Pilot was promoted as “cinematic avantgarde music,” which remains more useful than forcing it into industrial metal, experimental rock or any other single enclosure. Its closest relatives may be records by Foetus, later Ulver, Devil Doll, Ephel Duath or Angelo Badalamenti, but the comparisons only describe individual rooms. TMK built the hallway connecting them. The album’s achievement is not that it contains an enormous number of ideas. Plenty of records are overcrowded. Its achievement is that those ideas behave like participants in the same hallucinated production, each entering at the precise moment when the previous scene has become too stable.

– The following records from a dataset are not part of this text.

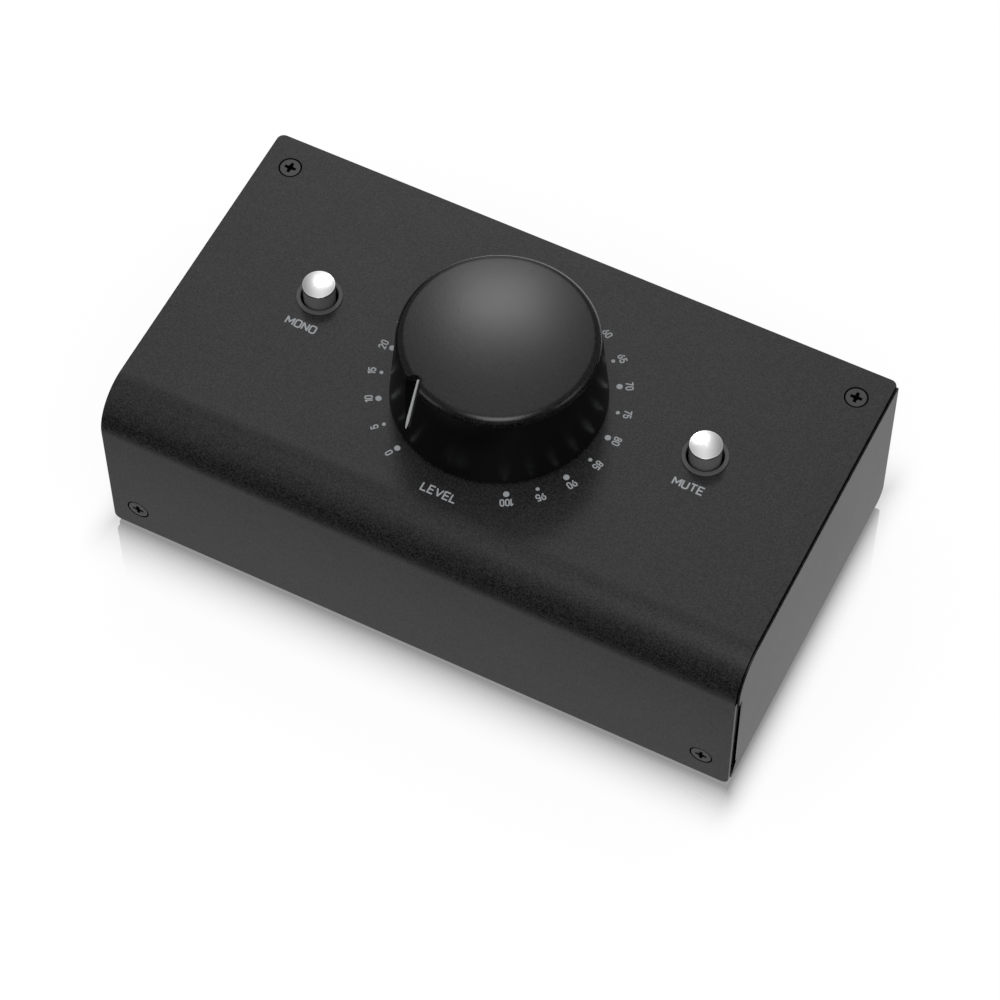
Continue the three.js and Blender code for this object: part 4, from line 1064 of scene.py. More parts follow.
@dataclass(frozen=True)
class VolumeKnob:
    """The large knob: glossy cone, rounded shoulder, satin domed top, V notch with a light pointer.

    Heights count from the cover's top face.

    Attributes:
        base: height of the skirt's lower edge.
        base_radius: radius there.
        wall: how far in the skirt's lower edge reaches, on the outer and on the inner profile.
        rim_radius: radius of the rim, where the shoulder starts.
        rim_height: height of the rim.
        shoulder: rounding of the shoulder between skirt and top.
        satin_low: share of the shoulder above the rim from which the look is satin.
        edge_slope: slope of the domed top at its edge.
        hollow: radius and height of the hollow under the top.
        boss: radius of the boss round the metal insert.
        direction: bearing of the pointer at rest, in degrees.
        notch_top: radius and height of the upper end of the notch floor.
        notch_foot: radius and height of its lower end.
        notch_half: half width of the notch floor.
        notch_soft: rounding of the notch's edges.
        pointer_half: half width of the pointer where it is widest.
        pointer_ends: half width of its lower and of its upper end.
        pointer_widest: share of its length, from below, where it is widest.
        pointer_span: heights of its lower and upper face over the notch floor.
        pointer_inset: how far it ends below the notch floor's upper end.
    """

    base: float = 0.0007
    base_radius: float = 0.027
    wall: tuple[float, float] = (0.0025, 0.0028)
    rim_radius: float = 0.02504
    rim_height: float = 0.022
    shoulder: float = 0.0024
    satin_low: float = 0.1
    edge_slope: float = math.radians(6)
    hollow: tuple[float, float] = (0.0216, 0.020)
    boss: float = 0.0076
    direction: float = -120.4
    notch_top: tuple[float, float] = (0.0225, 0.0242)
    notch_foot: tuple[float, float] = (0.02665, 0.0062)
    notch_half: float = 0.0008
    notch_soft: float = 0.00022
    pointer_half: float = 0.00044
    pointer_ends: tuple[float, float] = (0.00012, 0.00028)
    pointer_widest: float = 0.22
    pointer_span: tuple[float, float] = (0.00005, 0.00035)
    pointer_inset: float = 0.0005

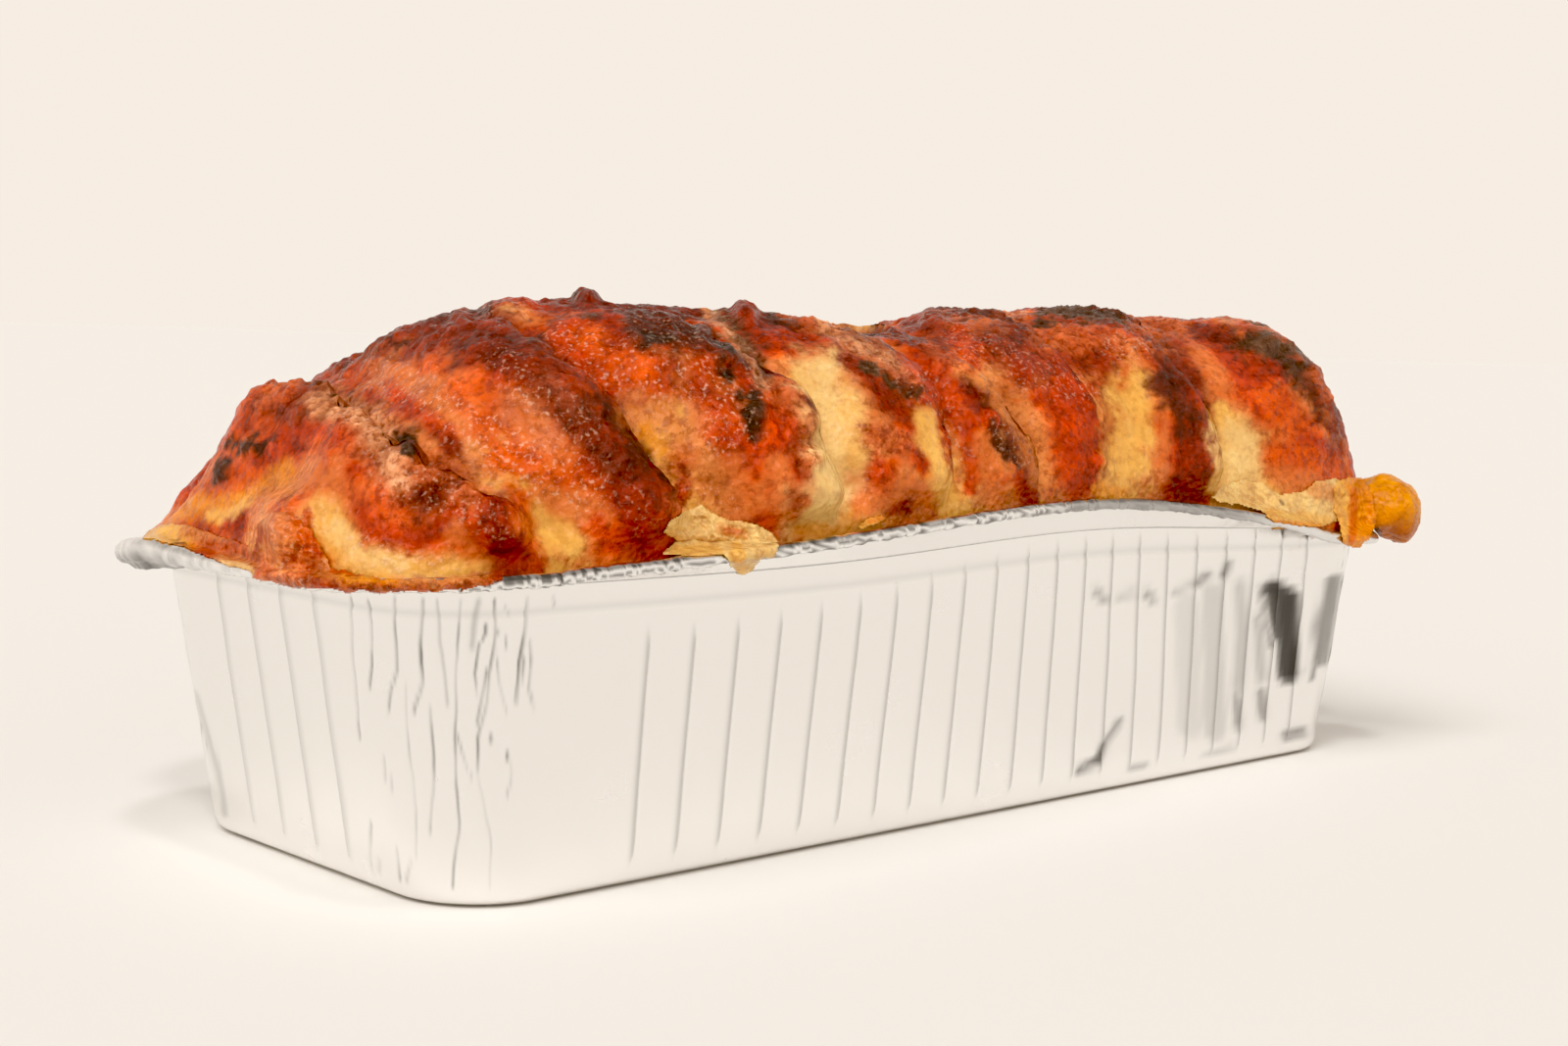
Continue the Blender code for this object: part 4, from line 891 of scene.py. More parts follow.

The album demands active listening because predictability is one of the comforts it deliberately removes. Yet beneath all the disruption is an unusual playfulness. Pilot does not approach experimentation as academic punishment or proof of superior taste. It enjoys trapdoors, disguises, sudden costume changes and absurdly evocative titles. It remains dark without becoming humorless, technically constructed without losing its handmade eccentricity, and cinematic without needing the listener to see the same film. Nearly twenty years after its appearance, it still feels like an intercepted broadcast from a parallel cultural timeline, one where metal musicians escaped the genre map, stole an editing suite and returned with a noir serial about machines learning the smell of human flesh.